▸ **WHAT IS EXPECTED**: From the listing, collect all lines containing the word "hinge".

▸ **COLLECTED DATA**:
— start —
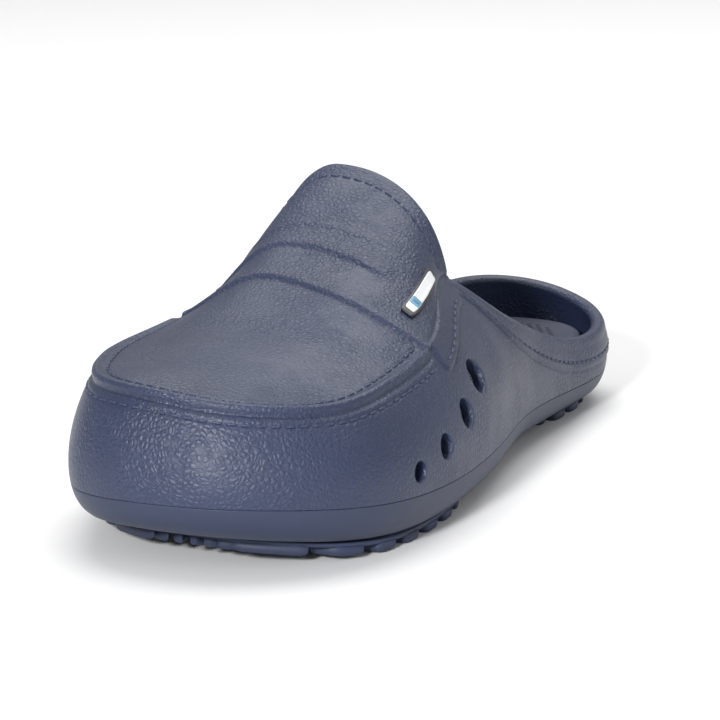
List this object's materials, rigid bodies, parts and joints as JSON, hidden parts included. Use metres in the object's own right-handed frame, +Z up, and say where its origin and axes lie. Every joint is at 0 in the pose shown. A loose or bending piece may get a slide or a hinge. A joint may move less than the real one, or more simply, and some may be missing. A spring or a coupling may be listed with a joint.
{
  "type": "garden clog",
  "caption": "Left-foot backless garden clog with a raised tongue, round side vents, a low heel collar, a loose insole and a lugged underside.",
  "frame": {"origin": "centre of the bounding box in plan, on the ground under the tread", "axes": "+Z up, toe towards -Y and heel towards +Y, +X towards the outer side of the foot"},
  "size_m": [0.1185, 0.2899, 0.099],
  "materials": {
    "upper_foam": "satin navy foam rubber with fine leather grain",
    "sole_foam": "matte navy foam rubber with fine speckled texture",
    "tread_rubber": "matte navy rubber",
    "insole_foam": "matte navy foam with small raised dots",
    "badge_plate": "satin black",
    "badge_face": "gloss, plain white with a coloured band"
  },
  "bodies": {
    "clog": {"upper": "upper_foam", "sole": "sole_foam", "forefoot_tread": "tread_rubber", "heel_tread": "tread_rubber", "badge_plate": "badge_plate", "badge_face": "badge_face"},
    "insole": {"insole": "insole_foam"}
  },
  "joints": [
    {"name": "insole_lift", "type": "hinge", "parent": "clog", "child": "insole", "pos_m": [0, -0.1343, 0.01474], "axis": [1, 0, 0], "range_deg": [0, 8]}
  ]
}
— end —
▸ **CORRECT ANSWER**:
List this object's materials, rigid bodies, parts and joints as JSON, hidden parts included. Use metres in the object's own right-handed frame, +Z up, and say where its origin and axes lie. Every joint is at 0 in the pose shown. A loose or bending piece may get a slide or a hinge. A joint may move less than the real one, or more simply, and some may be missing. A spring or a coupling may be listed with a joint.
    {"name": "insole_lift", "type": "hinge", "parent": "clog", "child": "insole", "pos_m": [0, -0.1343, 0.01474], "axis": [1, 0, 0], "range_deg": [0, 8]}